Why Are People Afraid of MSG?
In the 1960s, a doctor wrote a letter to the New England Journal of Medicine talking about the weakness, heart palpitations and headaches every time he ate Chinese food. He deduced that it had to be due to the fact that the food contained MSG.
The letter was published and studies were done to see if this guy was actually right and, after injecting mice with extremely high doses of MSG (amounts no human would ever actually eat) scientists found that these mice exhibited negative side effects.
Thus was born the fear of so-called “poisonous MSG.”
Next thing you know, Chinese restaurants around America started slapping “No MSG” signs in front of their establishments in anticipation of the growing fear people were inevitably going to cultivate around eating Chinese food. The cuisine had become associated with the stuff.
So the signs were everywhere. Thus, comes back to my opening point about food marketing.
When you see signs and labels that tend toward the negative like “zero sugar,” “low fat,” and “No MSG,” your mind forms a subconscious thought that if food companies are making an effort to tell you their food lacks an ingredient, it must be bad for you.
However, we know what sugar and fat are. MSG just sounds like a chemical, so people’s wariness of it isn’t hard to understand.
MSG Has Health Benefits? No Way.
You may be wondering why a dietitian is trying so hard to convert you to an MSG believer, just to make your food tastier.
Well, fact of the matter is, by using MSG, you can take advantage of its health benefits, too.
As a dietitian whose training began in medical nutrition therapy, I am super passionate about foods that can help people with conditions like diabetes and heart disease continue to eat the foods they love despite their condition.
For diabetes, one day-saver is things like diet soda. For heart disease, it’s MSG.
That’s because MSG can help you season your food with only a fraction of the sodium content of salt.
Now, if you’re athletic/active, you don’t really have to worry about your sodium intake. However, if you are someone who watches that sort of thing, using MSG instead of salt (or simply cutting the amount of salt you'd usually use with MSG) is not only tasty af from a culinary standpoint, but helps you control your sodium intake.
Pretty cool, right?
How Can I Start Using MSG?
I thought you’d never ask.
I have a shaker that has a half-and-half combination of both salt and MSG that I add to a variety of meals I make. But if there’s one that you have to try, it’s adding MSG and salt to your scrambled eggs. A chef introduced me to this idea and I swear you’ll never experience eggs the same way again once you try it.
Other than that, you can add MSG to pretty any meal you would normally add salt to be it chili, pasta, soup, roasted veggies, you name it.
Try it out and then throw me at DM @theathletesdietitian on Insta to declare your inevitable wonder.
The Bottom Line?
For the bottom line this time, I want to consult my friend and colleague Cara Harbstreet, MS, RD, LD of Street Smart Nutrition who has some things to add about the harm around MSG fear.

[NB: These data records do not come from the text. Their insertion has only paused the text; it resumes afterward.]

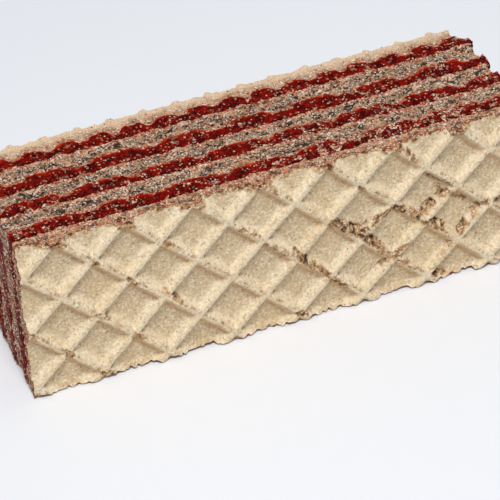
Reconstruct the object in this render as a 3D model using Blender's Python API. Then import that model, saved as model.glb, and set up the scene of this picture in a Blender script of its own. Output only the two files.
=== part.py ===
import math
from functools import partial

import bmesh
import bpy
from mathutils import Vector, geometry, noise

# One cream filled wafer, standing on a long cut side. X runs along it, Y through its layers and Z up.
# Driving dimensions, in metres
GRID = 0.0032
LENGTH = 0.0493
HEIGHT = 0.0173
DEPTH = 0.0152

# Where each sheet starts and ends, measured from the front of the wafer
SHEET_FRONT = (0.0, 0.0029, 0.0060, 0.0094, 0.0128)
SHEET_BACK = (0.0018, 0.0052, 0.0083, 0.0119, DEPTH)
SHEET_END = (0.0006, 0.0005, 0.0004, 0.0004, 0.0012)
LAYER_GAP = 0.00034

# The diamond pattern on the front of every sheet
DIAMOND_RIDGE = 0.00036
DIAMOND_WALL = 0.00057
DIAMOND_RELIEF = (0.00064, 0.00042, 0.00064, 0.00064, 0.00064)
FLOOR_DISH = 0.00016
# One crossing of the ridges on each sheet, as distances from the left end and down from the top
CROSSINGS = ((0.00365, 0.00015), (0.0013, 0.0004), (0.0003, 0.0003), (0.0030, 0.0007), (0.0026, 0.0018))

# The square pattern on the back of the last sheet
SQUARE_RIDGE = 0.00050
SQUARE_WALL = 0.00045
SQUARE_RELIEF = 0.00036
SQUARE_START_X = 0.0011
SQUARE_START_Z = 0.0027

# The sawn and broken edges, and the slow waves of the layers
SHORTEST_STEP = 0.0005
LONGEST_STEP = 0.0014
EDGE_BAND = 0.00038
SHEET_ROUGHNESS = 0.00030
CREAM_ROUGHNESS = 0.00030
CREAM_LIFT = 0.00030
FOOT_CHIP = 0.00030
CHIP_DEPTH = 0.00055
CHIP_WIDTH = 0.0013
LAYER_WARP = 0.00012
WARP_SIZE = 0.011
GRAIN_SIZE = 0.0016
SEED_STEP = 7.3
WARP_SEED = 1
CHIP_SEED = 21
SHEET_SEED = 31
CREAM_SEED = 51
MERGE = 0.000001
MILLIMETRES = 1000

WAFER_COLOUR = (0.68, 0.50, 0.30)
CREAM_COLOUR = (0.17, 0.010, 0.008)


def clear_scene():
    for item in list(bpy.data.objects):
        bpy.data.objects.remove(item, do_unlink=True)


def material(name, colour, roughness):
    made = bpy.data.materials.new(name)
    made.use_nodes = True
    shader = made.node_tree.nodes["Principled BSDF"]
    shader.inputs["Base Color"].default_value = (*colour, 1.0)
    shader.inputs["Roughness"].default_value = roughness
    shader.inputs["Metallic"].default_value = 0.0
    return made


def ramp(value):
    return min(max(value, 0.0), 1.0)


def to_nearest(value, pitch):
    """Distance to the nearest whole multiple of pitch."""
    return abs((value + pitch / 2) % pitch - pitch / 2)


def uneven(x, y, z, size, seed):
    """Smooth noise from about -1 to 1, with lumps of the given size."""
    return noise.noise(Vector((x, y, z)) / size + Vector((SEED_STEP, -SEED_STEP, 1.0)) * seed)


def warp(layer, x, z):
    return LAYER_WARP * uneven(x, 0.0, z, WARP_SIZE, WARP_SEED + layer)


def crossing_of(layer):
    from_left, from_top = CROSSINGS[layer]
    return from_left - LENGTH / 2, HEIGHT - from_top


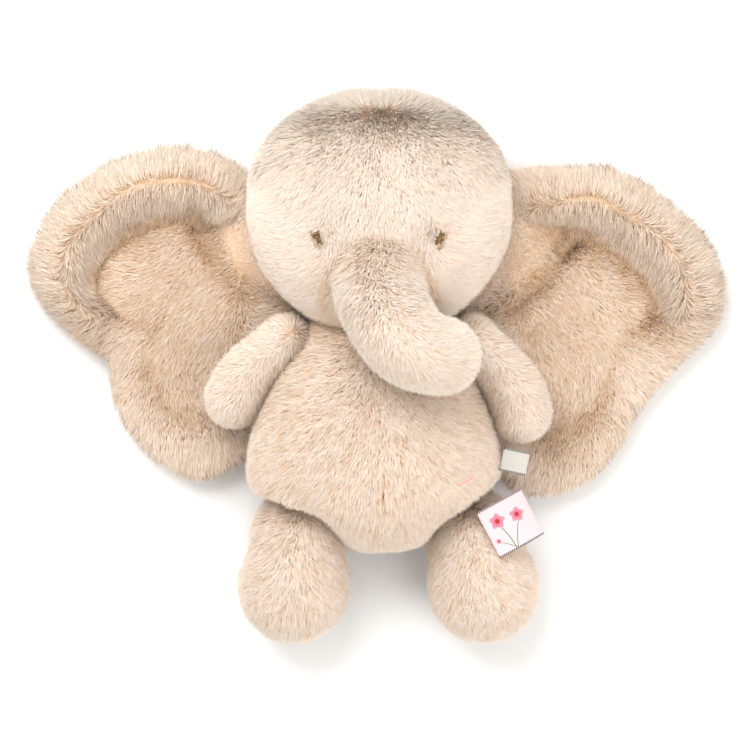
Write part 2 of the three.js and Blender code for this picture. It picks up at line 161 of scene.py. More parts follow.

“I’m more than ready for MSG to be embraced for what it is - just another safe, flavor-building ingredient that can be used to add flavor. MSG is, unfortunately, an example of how one physician’s opinion can lead to decades of fear, confusion, and the alienation of certain cuisines from non-white cultures.” Which is an excellent point as MSG caused people not only to fear the ingredient, but Chinese food itself.
“I know many dietitians have been on board with MSG for a long time,” Cara says. And I’m one of those dietitians! “But even still, it’s difficult to help people overcome their conditioned beliefs they’ve heard and internalized for years. And naturally, as an Asian-American woman, I’m proud to be a part of any awareness campaign that can shed a positive light on Asian cuisines, cultures, and history that is not often mentioned or featured.”